High or Chief Constable
The local police authority of a hundred (the administrative district between a county and a parish), the high constable maintained the watch, set up beacons, moved vagrants along, oversaw the repairs to roads and bridges, passed instructions from the quarter sessions down to individual parishes, enforced the annual wage scale, and returned presentments by parish officers to the quarter sessions. Most served more than one year and a few held the same post for decades.
Petty Constable
Also called parish, village, or town constables, these were the most lowly officers in the system. A pett
y constable was chosen by the steward of a manor or elected by his fellow householders (among whom the job was rotated) to carry out the instructions of the county courts. Duties included collecting taxes, raising the hue and cry after a fugitive, and executing punishments ordered by the magistrates.
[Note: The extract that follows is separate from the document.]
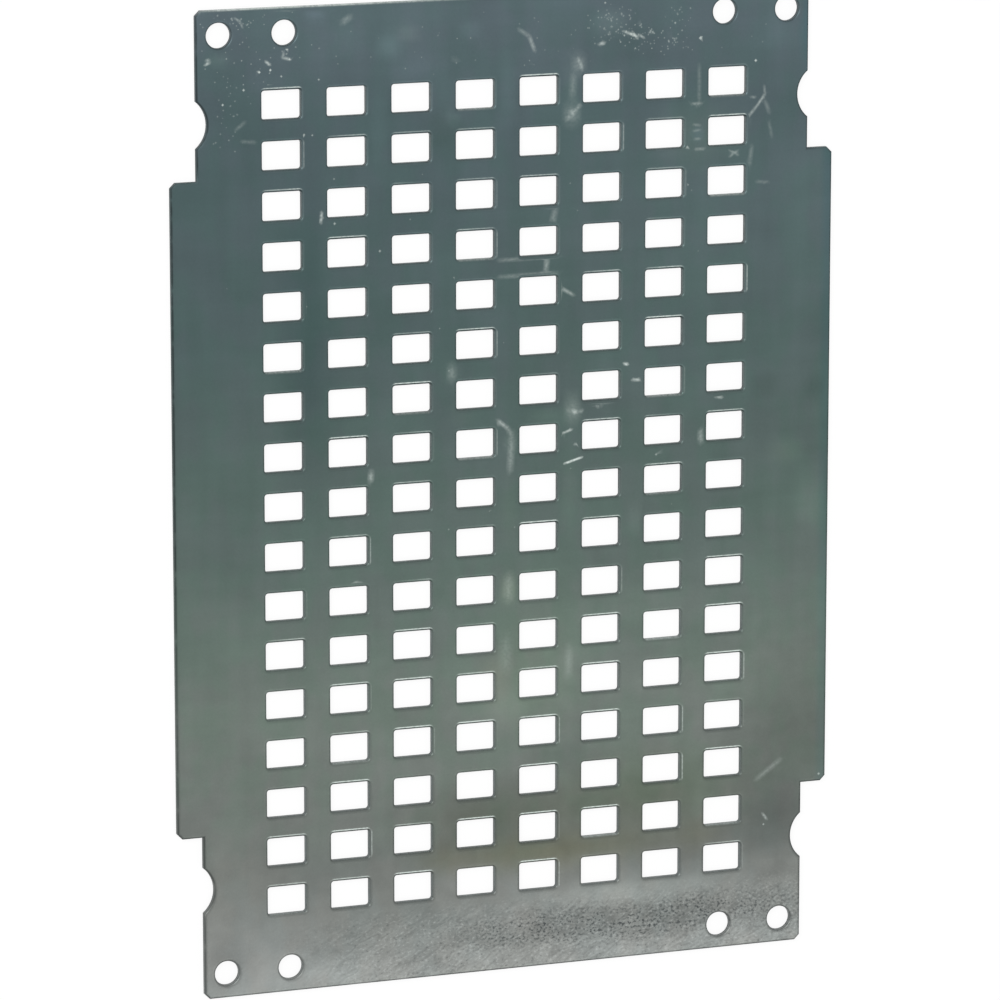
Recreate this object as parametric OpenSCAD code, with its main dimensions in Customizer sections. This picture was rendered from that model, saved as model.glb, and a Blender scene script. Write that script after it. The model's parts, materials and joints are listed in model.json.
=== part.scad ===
// Perforated mounting plate: one flat sheet of zinc-coated steel, punched in a close grid of
// rectangular windows, with a pair of round fixing holes in every corner. Both ends step in to a
// narrower tab, and each side of a tab has a shallow arc scooped out of it.
// The plate lies flat. X runs across it, Y along it and Z up through the sheet, and the origin is
// the middle of its underside.

/* [Sheet] */
// Length of the whole plate, end tabs included
plate_length = 297; // [290:1:310]
// Width of the plate across its long middle part
plate_width = 208; // [204:1:240]
// Thickness of the steel
thickness = 2; // [1:0.25:4]
// Leg of the small cut across each outer corner
corner_cut = 1.6; // [0.4:0.2:3]

/* [End tabs] */
// Length of the narrower tab at each end
tab_length = 50; // [44:0.5:60]
// How far each side steps in where a tab starts
tab_step = 8; // [2:0.5:10]

/* [Side notches] */
// Radius of the arc in each side of a tab
notch_radius = 9; // [5:0.5:14]
// Depth of the arc at its middle
notch_depth = 3.3; // [1:0.1:4.5]
// Distance from the end of the plate to the middle of the arc
notch_from_end = 33.5; // [24:0.5:36]

/* [Window grid] */
// Windows across the plate
columns = 8; // [1:1:8]
// Windows along the plate
rows = 17; // [1:1:17]
// Distance from one window to the next across the plate
column_pitch = 20; // [15:0.5:23]
// Distance from one window to the next along the plate
row_pitch = 15; // [11:0.5:15.5]
// Width of a window
window_width = 12; // [4:0.5:14]
// Height of a window, measured along the plate
window_height = 8.5; // [4:0.5:10.5]
// Radius that the punch leaves in the corners of a window
window_corner = 0.8; // [0.2:0.1:1.8]

/* [Fixing holes] */
// Diameter of the round holes
fixing_diameter = 7.5; // [4:0.5:10]
// Spacing across the plate of the outer holes, nearest the corners
outer_spacing = 178; // [165:1:180]
// Spacing across the plate of the inner holes
inner_spacing = 138; // [60:1:150]
// Distance from the end of the plate to the middle of the round holes
fixing_from_end = 7.5; // [6:0.5:9]

/* [Hidden] */
steel_colour = [0.36, 0.40, 0.39];
tab_width = plate_width - 2 * tab_step;
shoulder_length = plate_length - 2 * tab_length;
notch_centre_x = tab_width / 2 + notch_radius - notch_depth;
notch_centre_y = plate_length / 2 - notch_from_end;
fixing_y = plate_length / 2 - fixing_from_end;
arc_steps = 96;

// A rectangle about the origin with a small cut across each corner
module cut_corner_rectangle(width, length, cut) {
    x = width / 2;
    y = length / 2;
    polygon([
        [x, y - cut], [x - cut, y], [cut - x, y], [-x, y - cut],
        [-x, cut - y], [cut - x, -y], [x - cut, -y], [x, cut - y]
    ]);
}

// The sheet's edge: the wide middle part, run through from end to end by the narrower tabs
module blank() {
    cut_corner_rectangle(plate_width, shoulder_length, corner_cut);
    cut_corner_rectangle(tab_width, plate_length, corner_cut);
}

// The four arcs in the sides of the tabs
module side_notches() {
    for (x = [-1, 1], y = [-1, 1])
        translate([x * notch_centre_x, y * notch_centre_y])
            circle(r = notch_radius, $fn = arc_steps);
}

// A window is a rectangle that keeps the radius of its punch in each corner
module window() {
    straight_width = window_width - 2 * window_corner;
    straight_height = window_height - 2 * window_corner;
    square([straight_width, window_height], center = true);
    square([window_width, straight_height], center = true);
    for (x = [-1, 1], y = [-1, 1])
        translate([x * straight_width / 2, y * straight_height / 2])
            circle(r = window_corner, $fn = arc_steps);
}

// The grid of windows, centred on the plate
module window_grid() {
    first_x = -column_pitch * (columns - 1) / 2;
    first_y = -row_pitch * (rows - 1) / 2;
    for (column = [0 : columns - 1], row = [0 : rows - 1])
        translate([first_x + column * column_pitch, first_y + row * row_pitch])
            window();
}

// One round hole towards each corner, at a given spacing across the plate
module fixing_holes(spacing) {
    for (x = [-1, 1], y = [-1, 1])
        translate([x * spacing / 2, y * fixing_y])
            circle(d = fixing_diameter, $fn = arc_steps);
}

// The finished sheet, everything punched through it in one go
module mounting_plate() {
    color(steel_colour)
        linear_extrude(thickness)
            difference() {
                blank();
                side_notches();
                window_grid();
                fixing_holes(outer_spacing);
                fixing_holes(inner_spacing);
            }
}

mounting_plate();
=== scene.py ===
"""The looks of the perforated mounting plate: a punched sheet of zinc-coated steel lying flat.

Lengths are written in millimetres, and MM turns them into Blender's metres.
X runs across the plate, Y along it and Z up, out of its front face.
"""

import json
import math
from itertools import accumulate
from random import Random

import bmesh
import bpy
from mathutils import Matrix, Vector
from mathutils.geometry import delaunay_2d_cdt


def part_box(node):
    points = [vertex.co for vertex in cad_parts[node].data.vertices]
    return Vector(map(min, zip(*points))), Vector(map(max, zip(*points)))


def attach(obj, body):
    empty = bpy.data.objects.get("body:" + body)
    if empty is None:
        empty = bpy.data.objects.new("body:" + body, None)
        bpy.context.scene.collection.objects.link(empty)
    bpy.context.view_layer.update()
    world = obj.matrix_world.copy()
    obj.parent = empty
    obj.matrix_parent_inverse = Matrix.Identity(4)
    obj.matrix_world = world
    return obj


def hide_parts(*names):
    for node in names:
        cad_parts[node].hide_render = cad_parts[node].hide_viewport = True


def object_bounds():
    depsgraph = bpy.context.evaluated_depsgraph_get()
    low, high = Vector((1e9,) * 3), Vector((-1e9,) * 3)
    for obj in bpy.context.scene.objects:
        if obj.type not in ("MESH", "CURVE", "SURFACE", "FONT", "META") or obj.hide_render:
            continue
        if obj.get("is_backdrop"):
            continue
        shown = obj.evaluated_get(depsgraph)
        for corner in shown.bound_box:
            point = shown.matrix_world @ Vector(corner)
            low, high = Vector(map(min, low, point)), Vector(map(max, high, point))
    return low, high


MM = 0.001
NODE = "mounting_plate"

# What every point of the sheet's mesh carries for its material, besides the tint of the coating,
# which holds painted highlights too
POINT_VALUES = ("grime_and_shade", "bare", "scuff_and_highlight")

# Punched features, in millimetres, as in the part's own design
CORNER_CUT = 1.6
TAB_LENGTH = 50.0
TAB_STEP = 8.0
NOTCH_RADIUS = 9.0
NOTCH_DEPTH = 3.3
NOTCH_FROM_END = 33.5
COLUMNS = 8
ROWS = 17
COLUMN_PITCH = 20.0
ROW_PITCH = 15.0
WINDOW_WIDTH = 12.0
WINDOW_HEIGHT = 8.5
WINDOW_CORNER = 0.8

# How many straight pieces an arc is drawn with
WINDOW_CORNER_STEPS = 4
HOLE_STEPS = 48
NOTCH_STEPS = 16

# How far apart points are, in millimetres: on an edge, on the front face and on a mark. Points that
# share a square of POINT_GAP are one, and those on the face keep FACE_MARGIN away from the edges'
# innermost rings. Beside a cut corner, which runs at 45 degrees, the margin is taken along X and Y
# together, and is CUT_MARGIN times as large.
EDGE_STEP = 5.3
FACE_STEP = 2.0
MARK_STEP = 1.2
POINT_GAP = 0.15
FACE_MARGIN = 0.05
CUT_MARGIN = 1.5

# The kind of triangulation that leaves holes open, and how close together its points are one
HOLES_OPEN = 2
SAME_POINT = 1e-6

# A punched edge from the front face to the back face. Each ring is (how far it stands back into
# the metal, how deep it lies below the front face as a share of the thickness, grime and painted
# shade, bare steel, how pale a painted highlight on the lip is there, and how pale a painted
# highlight on the wall is). The punch rolls the front edge over, shears a bright wall, and the rest
# breaks away dull and ragged. The first ROLLED_RINGS of them are the rolled edge.
EDGE_RINGS = [
    (1.10, 0.000, 0.0, 0.0, 0.0, 0.0),
    (0.88, 0.003, 0.0, 0.0, 0.1, 0.0),
    (0.74, 0.008, 0.0, 0.0, 1.0, 0.0),
    (0.60, 0.018, 0.1, 0.1, 0.6, 0.0),
    (0.45, 0.034, 0.5, 0.1, 0.0, 0.1),
    (0.31, 0.064, 1.0, 0.1, 0.0, 0.4),
    (0.17, 0.125, 1.0, 0.2, 0.0, 0.8),
    (0.05, 0.215, 0.8, 0.4, 0.0, 1.0),
    (0.00, 0.320, 0.2, 0.8, 0.0, 1.0),
    (0.00, 0.560, 0.3, 0.8, 0.0, 0.8),
    (0.00, 0.680, 0.8, 0.3, 0.0, 0.2),
    (0.04, 0.960, 1.0, 0.0, 0.0, 0.0),
    (0.10, 1.000, 0.8, 0.0, 0.0, 0.0),
    (0.70, 1.000, 0.0, 0.0, 0.0, 0.0),
]
ROLLED_RINGS = 8

# How much of the rolled rings' grime and painted shade, which goes by the way an edge faces, and of
# the bare steel shows on each kind of edge, where it faces right, left, up and down the plate
EDGE_LOOKS = {
    "rim": ((0.8, 0.8, 0.2, 0.9), (0.0, 0.1, 0.4, 0.0)),
    "window": ((0.45, 0.05, 0.22, 0.35), (0.2, 1.0, 0.8, 0.2)),
    "hole": ((0.5, 0.2, 0.3, 0.5), (0.0, 0.3, 0.2, 0.0)),
}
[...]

These included the stocks, whipping post, ducking stools, and a “high cage” for rogues and vagabonds. Constables’ weapons might include bills (primitive bladed weapons), pikes, bows and arrows, and muskets. As the general purpose official in charge of all detection and presentment of crime in his parish or manor, the petty constable was responsible for apprehending felons and was liable for a fine for failure to arrest. He could also be made to maintain a bastard child if through negligence he let the father escape the area.
Watchman
The watch, like the petty constable of a village, was recruited from the ranks of householders in the neighborhood. Armed with lanterns, bells and pikes, they were expected to call out the hour of the night and arrest any malefactors they came upon.
Common Informer
Although not officials in the law enforcement system, informers played an important role by reporting the misdemeanors of their neighbors. Some informers regularly presented twenty to forty lawbreakers to the quarter-sessions judges. This wasn’t difficult when there were laws on the books concerning everything from the sumptuousness of the clothes one wore to the price an innkeeper could charge for ale. For this service, informers received half of whatever fines were assessed. The Crown got the other half. Informers themselves were regulated by an act of 1589.